Will we see more of a flat-ish ascent over the next 10 years? Or could there be more significant volatility (think a big crash or multiple bear market moments) en route to a more modest level in the coming decade?
It’s impossible to tell, but Baby Boomers may have a shot to continue faring well as they overweight bonds and bond funds, which could prove much more competitive versus stocks in the type of environment that Goldman foresees.
It’s hard to remember when bonds were this compelling versus stocks.
At this juncture, Baby Boomers can score some pretty solid rates of bonds and bond funds. For instance, the Vanguard Total World Bond ETF (NASDAQ:BNDW) boasts a generous 4.01% yield at writing, making the exchange-traded fund (ETF) an effective way to land a nice payout without having to take on any stock market risk. The BNDW is a low-cost way to expose one’s portfolio to the global bond market.
As interest rates fall, bond ETFs like BNDW stand to gain while the yields look to take a hit.
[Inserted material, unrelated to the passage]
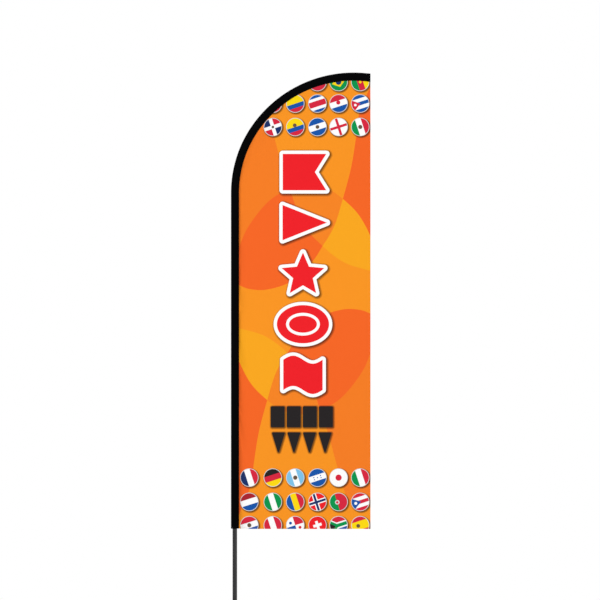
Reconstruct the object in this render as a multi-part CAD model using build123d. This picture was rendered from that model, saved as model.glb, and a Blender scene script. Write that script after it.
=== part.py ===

Perhaps Baby Boomers looking to put the finishing touches on their passive income portfolios may wish to capture the relatively high yields in the bond market while they still exist so that they can cruise into a comfortable retirement.
The bottom line
It certainly seems like the Baby Boomers are set up for a smooth sailing into retirement. Impressive stock returns in the past decade have helped many of them grow their nest egg swiftly. As the youngest of the Boomers enter retirement, they’ve been granted the opportunity to land a generous (3-4%) risk-free rate of return from bonds and bond funds.
If there is a “lost decade” for stocks ahead, Boomers big on bonds may just be able to sidestep lackluster stock returns. Indeed, bonds look very competitive right here, with still-swollen yields and upside potential as more interest rate cuts are served up going into the new year.